Au Cameroun, beaucoup se disent que ce conflit ne pourrait pas perdurer depuis plus de deux mois maintenant, si chacun des deux adversaires n’avait pas un ou plusieurs soutiens au sommet de l’État. Quels sont les soutiens de l’un et de l’autre ?
Alors, le pouvoir camerounais est très compartimenté, de ce qui se dit, de ce que la rue perçoit. Monsieur Eto’o aurait le soutien, dit-on, du cabinet civil, de son adjoint et certainement la Première dame, dit-on. Tandis que le ministre aurait le soutien du secrétaire général et du Secrétariat général. En tout cas, c’est la perception que le public en a.
Est-on en train d’assister indirectement à un nouvel épisode du bras de fer entre le Secrétariat général de la présidence et le cabinet civil de la présidence ?

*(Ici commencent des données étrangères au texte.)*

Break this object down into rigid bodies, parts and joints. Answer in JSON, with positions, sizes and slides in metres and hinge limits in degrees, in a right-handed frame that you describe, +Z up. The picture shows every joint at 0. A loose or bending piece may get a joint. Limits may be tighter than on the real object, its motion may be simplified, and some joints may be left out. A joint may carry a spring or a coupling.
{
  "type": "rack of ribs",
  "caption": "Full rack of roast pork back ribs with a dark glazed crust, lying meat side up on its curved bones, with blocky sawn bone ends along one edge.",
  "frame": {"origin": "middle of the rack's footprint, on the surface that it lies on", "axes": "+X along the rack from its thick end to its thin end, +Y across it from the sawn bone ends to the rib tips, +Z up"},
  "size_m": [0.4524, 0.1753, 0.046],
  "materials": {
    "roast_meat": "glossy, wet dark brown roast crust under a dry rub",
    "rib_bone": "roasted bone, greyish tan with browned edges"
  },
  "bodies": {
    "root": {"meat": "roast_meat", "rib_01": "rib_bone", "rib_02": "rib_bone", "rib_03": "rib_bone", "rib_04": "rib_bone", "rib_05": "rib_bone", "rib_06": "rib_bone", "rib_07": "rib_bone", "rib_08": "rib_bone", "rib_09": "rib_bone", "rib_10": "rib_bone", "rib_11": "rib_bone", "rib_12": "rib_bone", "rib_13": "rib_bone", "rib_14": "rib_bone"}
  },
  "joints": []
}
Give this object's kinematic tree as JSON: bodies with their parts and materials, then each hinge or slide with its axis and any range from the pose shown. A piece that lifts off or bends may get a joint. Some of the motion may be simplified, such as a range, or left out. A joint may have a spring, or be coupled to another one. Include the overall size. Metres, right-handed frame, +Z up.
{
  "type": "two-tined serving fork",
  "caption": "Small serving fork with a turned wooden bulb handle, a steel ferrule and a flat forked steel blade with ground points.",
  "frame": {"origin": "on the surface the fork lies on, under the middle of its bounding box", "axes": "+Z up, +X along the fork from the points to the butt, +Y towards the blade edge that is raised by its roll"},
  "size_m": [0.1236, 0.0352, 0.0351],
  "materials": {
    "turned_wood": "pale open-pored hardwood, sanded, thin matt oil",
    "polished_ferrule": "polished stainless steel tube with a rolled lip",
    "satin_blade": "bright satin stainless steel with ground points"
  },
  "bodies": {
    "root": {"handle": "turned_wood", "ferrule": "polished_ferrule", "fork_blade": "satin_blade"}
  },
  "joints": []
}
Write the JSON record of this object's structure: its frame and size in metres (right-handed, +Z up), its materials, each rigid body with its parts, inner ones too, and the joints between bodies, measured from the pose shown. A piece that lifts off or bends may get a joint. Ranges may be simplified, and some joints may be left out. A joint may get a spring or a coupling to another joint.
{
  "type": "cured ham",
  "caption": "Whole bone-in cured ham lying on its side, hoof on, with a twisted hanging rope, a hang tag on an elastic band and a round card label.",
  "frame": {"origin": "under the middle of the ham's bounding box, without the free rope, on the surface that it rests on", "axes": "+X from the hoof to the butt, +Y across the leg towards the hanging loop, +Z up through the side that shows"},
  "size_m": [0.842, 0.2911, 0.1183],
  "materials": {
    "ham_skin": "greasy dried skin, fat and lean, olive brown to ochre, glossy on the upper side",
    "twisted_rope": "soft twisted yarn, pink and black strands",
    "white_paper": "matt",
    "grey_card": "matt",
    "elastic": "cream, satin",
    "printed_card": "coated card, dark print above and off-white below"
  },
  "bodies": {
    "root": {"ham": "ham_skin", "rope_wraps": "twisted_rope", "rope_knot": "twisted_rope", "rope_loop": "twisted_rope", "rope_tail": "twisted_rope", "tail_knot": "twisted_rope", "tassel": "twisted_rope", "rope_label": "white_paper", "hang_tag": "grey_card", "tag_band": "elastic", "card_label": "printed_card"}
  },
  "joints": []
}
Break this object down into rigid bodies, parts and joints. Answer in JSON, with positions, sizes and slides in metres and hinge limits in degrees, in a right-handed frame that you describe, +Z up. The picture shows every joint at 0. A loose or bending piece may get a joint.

Évidemment, pour beaucoup de Camerounais, c’est une énième manifestation de ce qu’on a qualifié ici de lutte de clans dans ce contexte de fin de règne, parce qu’en 2025 s’annoncent les élections.
Est-ce qu’il y a dans le premier cercle, autour de Paul Biya, des gens qui ont peur de la popularité de Samuel Eto’o et de son éventuelle candidature à une présidentielle à venir ?
Monsieur Eto’o l’a dit dans son interview chez votre confrère France 24 : à savoir que beaucoup de problèmes qu’il rencontre dans sa gestion de la Fédération, c’est parce qu’on lui prête, n’est-ce pas, des intentions politiques. Donc, s’il le dit, c’est qu’il a certainement des renseignements, c’est quelqu’un de très adulé, qui sait aussi comment s’informer, souvent au cœur de ce qui se passe dans le système.
Voulez-vous dire que certains voient en lui un futur George Weah ?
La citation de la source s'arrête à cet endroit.